BEGIN

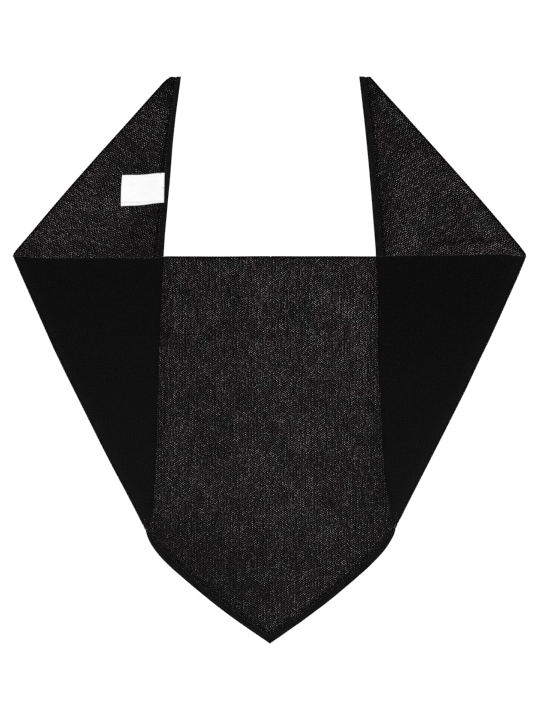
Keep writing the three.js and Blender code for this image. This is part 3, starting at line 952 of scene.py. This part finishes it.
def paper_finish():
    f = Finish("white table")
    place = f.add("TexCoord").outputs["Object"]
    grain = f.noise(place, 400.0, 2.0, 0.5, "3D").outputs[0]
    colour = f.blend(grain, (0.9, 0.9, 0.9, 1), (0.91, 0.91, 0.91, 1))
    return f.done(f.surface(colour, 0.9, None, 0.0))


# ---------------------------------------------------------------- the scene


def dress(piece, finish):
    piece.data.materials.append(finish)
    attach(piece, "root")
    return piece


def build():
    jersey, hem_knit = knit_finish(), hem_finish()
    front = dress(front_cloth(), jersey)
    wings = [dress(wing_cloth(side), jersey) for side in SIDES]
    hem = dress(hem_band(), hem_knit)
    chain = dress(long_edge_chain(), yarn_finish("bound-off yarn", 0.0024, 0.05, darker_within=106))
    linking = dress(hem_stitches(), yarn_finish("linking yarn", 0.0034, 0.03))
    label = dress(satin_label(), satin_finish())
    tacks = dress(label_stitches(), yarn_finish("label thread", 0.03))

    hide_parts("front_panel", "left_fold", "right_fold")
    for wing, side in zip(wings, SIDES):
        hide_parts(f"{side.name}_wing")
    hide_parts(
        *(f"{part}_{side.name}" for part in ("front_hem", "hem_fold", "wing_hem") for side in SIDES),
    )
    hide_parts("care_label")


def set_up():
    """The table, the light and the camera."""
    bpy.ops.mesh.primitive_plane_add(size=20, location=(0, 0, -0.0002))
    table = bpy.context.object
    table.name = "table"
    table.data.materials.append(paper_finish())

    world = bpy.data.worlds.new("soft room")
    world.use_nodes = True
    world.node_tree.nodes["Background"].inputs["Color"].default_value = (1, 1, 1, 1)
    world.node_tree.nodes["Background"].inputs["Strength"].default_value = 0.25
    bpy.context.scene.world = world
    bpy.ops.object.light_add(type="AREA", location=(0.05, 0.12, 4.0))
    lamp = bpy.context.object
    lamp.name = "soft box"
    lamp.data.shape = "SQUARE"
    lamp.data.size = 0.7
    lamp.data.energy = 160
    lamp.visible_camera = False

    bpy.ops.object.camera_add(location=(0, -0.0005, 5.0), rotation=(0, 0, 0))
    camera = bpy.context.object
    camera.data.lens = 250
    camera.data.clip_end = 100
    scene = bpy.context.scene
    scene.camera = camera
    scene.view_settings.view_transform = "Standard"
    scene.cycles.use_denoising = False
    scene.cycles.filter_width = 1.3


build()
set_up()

END

**Written instruction**
Restate the listing above word for word.

**Result**
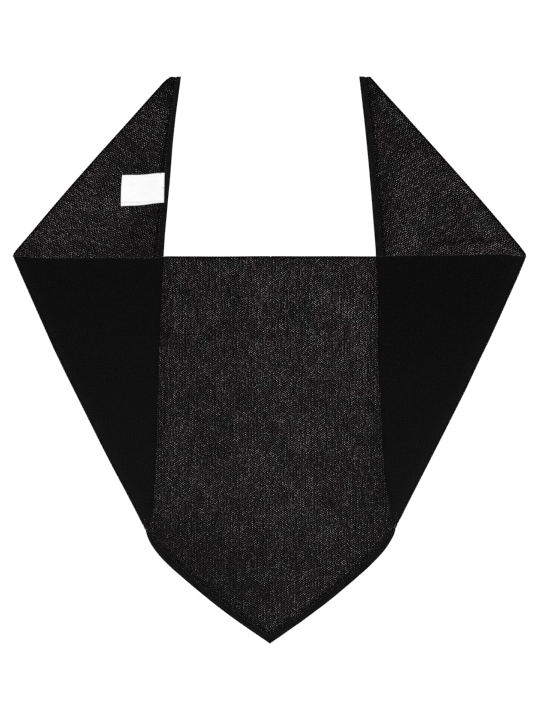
Keep writing the three.js and Blender code for this image. This is part 3, starting at line 952 of scene.py. This part finishes it.
def paper_finish():
    f = Finish("white table")
    place = f.add("TexCoord").outputs["Object"]
    grain = f.noise(place, 400.0, 2.0, 0.5, "3D").outputs[0]
    colour = f.blend(grain, (0.9, 0.9, 0.9, 1), (0.91, 0.91, 0.91, 1))
    return f.done(f.surface(colour, 0.9, None, 0.0))


# ---------------------------------------------------------------- the scene


def dress(piece, finish):
    piece.data.materials.append(finish)
    attach(piece, "root")
    return piece


def build():
    jersey, hem_knit = knit_finish(), hem_finish()
    front = dress(front_cloth(), jersey)
    wings = [dress(wing_cloth(side), jersey) for side in SIDES]
    hem = dress(hem_band(), hem_knit)
    chain = dress(long_edge_chain(), yarn_finish("bound-off yarn", 0.0024, 0.05, darker_within=106))
    linking = dress(hem_stitches(), yarn_finish("linking yarn", 0.0034, 0.03))
    label = dress(satin_label(), satin_finish())
    tacks = dress(label_stitches(), yarn_finish("label thread", 0.03))

    hide_parts("front_panel", "left_fold", "right_fold")
    for wing, side in zip(wings, SIDES):
        hide_parts(f"{side.name}_wing")
    hide_parts(
        *(f"{part}_{side.name}" for part in ("front_hem", "hem_fold", "wing_hem") for side in SIDES),
    )
    hide_parts("care_label")


def set_up():
    """The table, the light and the camera."""
    bpy.ops.mesh.primitive_plane_add(size=20, location=(0, 0, -0.0002))
    table = bpy.context.object
    table.name = "table"
    table.data.materials.append(paper_finish())

    world = bpy.data.worlds.new("soft room")
    world.use_nodes = True
    world.node_tree.nodes["Background"].inputs["Color"].default_value = (1, 1, 1, 1)
    world.node_tree.nodes["Background"].inputs["Strength"].default_value = 0.25
    bpy.context.scene.world = world
    bpy.ops.object.light_add(type="AREA", location=(0.05, 0.12, 4.0))
    lamp = bpy.context.object
    lamp.name = "soft box"
    lamp.data.shape = "SQUARE"
    lamp.data.size = 0.7
    lamp.data.energy = 160
    lamp.visible_camera = False

    bpy.ops.object.camera_add(location=(0, -0.0005, 5.0), rotation=(0, 0, 0))
    camera = bpy.context.object
    camera.data.lens = 250
    camera.data.clip_end = 100
    scene = bpy.context.scene
    scene.camera = camera
    scene.view_settings.view_transform = "Standard"
    scene.cycles.use_denoising = False
    scene.cycles.filter_width = 1.3


build()
set_up()